Le chanteur engagé pense avec ses plaies.
Le rimeur de sonnets pense avec ses vers.
Le barbouilleur de musée pense avec ses croûtes.
Le littérateur envenimé pense avec son pus.
Le rigoleur de Rabelais pense avec sa rate.
Le prêcheur de bénitier pense avec sa chair.
Le bienfaiteur de charité pense avec son cœur.
Le vainqueur écœuré pense avec son vomi.
Le batailleur entaillé pense avec son sang.
Le déserteur enterré ne pense plus avec ses os.
Le plongeur en apnée pense avec ses poumons.
Le grimpeur des sommets pense un peu pareil.
Le penseur éclairé pense avec son cerveau.

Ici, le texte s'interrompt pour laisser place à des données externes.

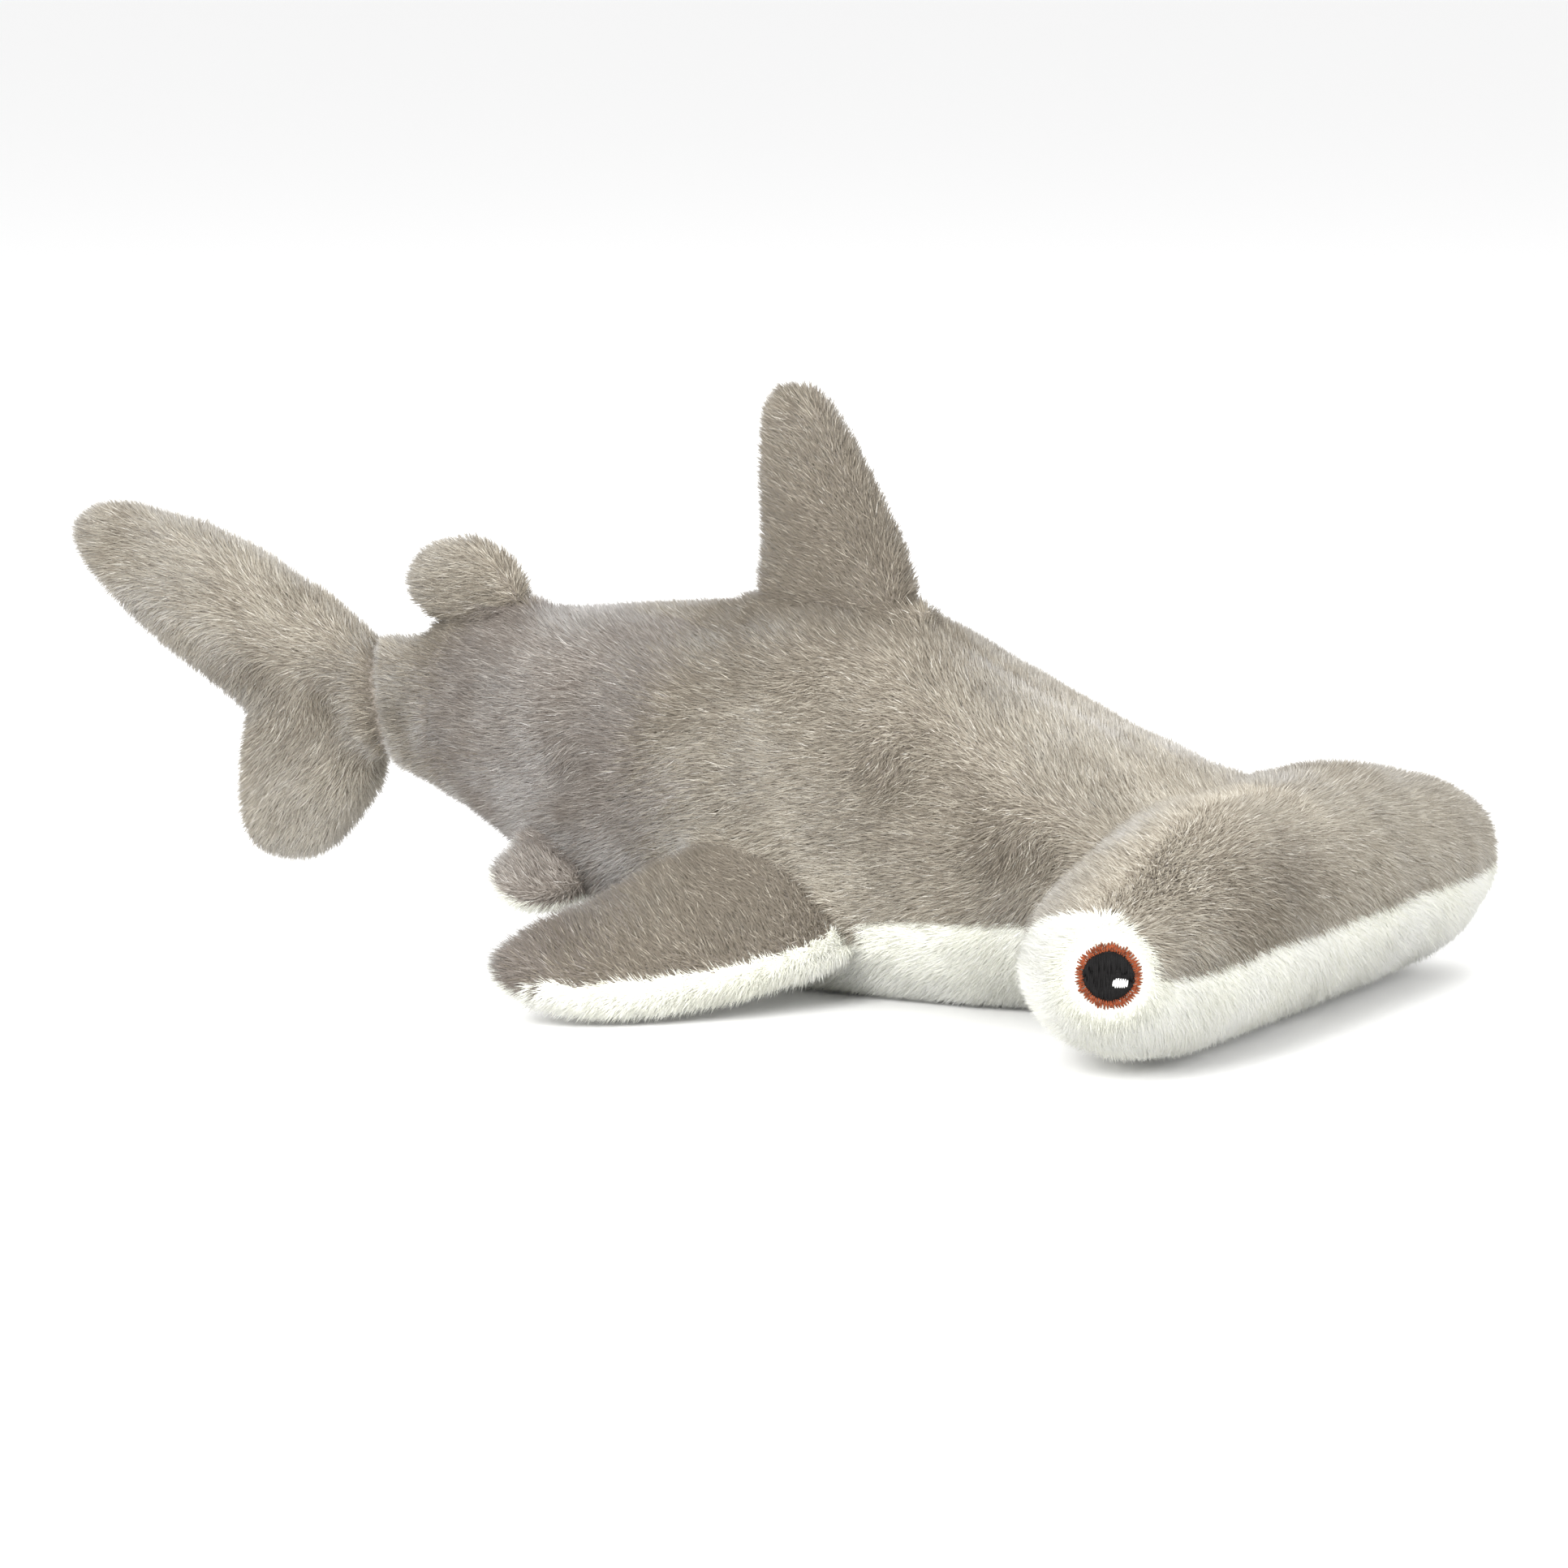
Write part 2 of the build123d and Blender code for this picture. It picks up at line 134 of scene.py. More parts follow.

Le yogi pratiquant la posture du crâne (śīrṣāsana) pense avec sa tête.
La brute donnant un coup de boule pense avec sa tête. 
Ces deux-là sont les degrés extrêmes sur l'échelle de la pensée.

dimanche 17 juillet 2011

Regarder les escargots

Le temps est à la pluie, une tribu d'escargots peu farouches surgit sous mon nez. Ces étranges bestiaux sans domicile fixe mais à l'appartement fixé sur le dos, sédentaires itinérants, nomades assignés à résidence, oxymores vivants, décrivent sur le sol pierreux des itinéraires ésotériques, laissant des trainées de bave aux tracés emmêlés comme certaines toiles de Jackson Pollock. Ils naviguent sur une mer solide, une paire de mâts de beaupré turgescents à la proue, tels des caravelles molles aux voiles sphériques à la recherche d'une Amérique de légende. On leur a raconté des salades, un Eldorado de laitues, une Cibola de batavias et ces conquistadores du duché de Bourgogne aux armures spiralées sont bien décidés à en baver. Animaux déterminés, ils savent parfaitement sur quel pied danser. Laissons-les courir, l'estomac dans le talon, vers leur destination sans craindre de les voir s'égarer car si tous les chemins mènent à Rome, ils mènent ipso facto à la romaine (lactuca sativa longifolia).

samedi 16 juillet 2011

Mettre les choses au clair

Le blog d'à côté ne s'appelle pas Les Moulineaux, ici n'est pas Issy, n'est pas ailleurs et Issy est là-bas. Par ailleurs, je peux confondre sans problème le Mali et Lima, je m'en fous, je n'irai pas. Il faut prendre la route du démon à contresens d'un banal tour du monde, préférer le blog au globe. Ici est un gag, un palindrome, tu arrives à l'envers et tu n'en vois rien. C'est clair !

vendredi 15 juillet 2011

Retrouver le sommeil

Mon message d’aujourd’hui est écrit de bonne heure puisque je me couche tard, quasiment le lendemain. J'ai perdu le sommeil et l'ai cherché partout. Ce n'est pas facile de retrouver un truc aussi immatériel, je préfèrerais qu'il soit un objet comme le réveil. Sur la table de nuit, il y aurait le réveil et le sommeil ou bien un appareil unique cumulant les deux fonctions. Comme le matin le réveil me réveille, le soir le sommeil m'endormirait. Ce serait mon sommeille-soir, garé à côté de mon réveille-matin, pas facile à égarer. Puis j'ai eu l'idée de regarder sous mon lit, pensant que c'est une excellente cachette pour le sommeil, un endroit à l'envers, un endroit tout près de celui qu'il n'aurait jamais dû quitter. Il n'y était pas non plus, par contre il y avait beaucoup de moutons. Je les ai comptés mais ça ne m'a pas endormi pour autant. Ce n'étaient pas les bons modèles alors j'ai passé l'aspirateur. Depuis, j'aspire à mieux dormir. J'espère retourner longtemps à la poussière  avant de retourner à la poussière.

jeudi 14 juillet 2011

Partir maintenant

             
Entreprendre un voyage vers ici est mon but, je l'ai déjà atteint. Pas besoin de bagages, c'est l'avantage. Voyager très léger, sans valises à me faire chier. En fait, ne pas bouger. C'est le 14 Juillet, il y en a bien assez à défiler. Moi je me défile, je me mets au défi de continuer demain ce voyage immobile.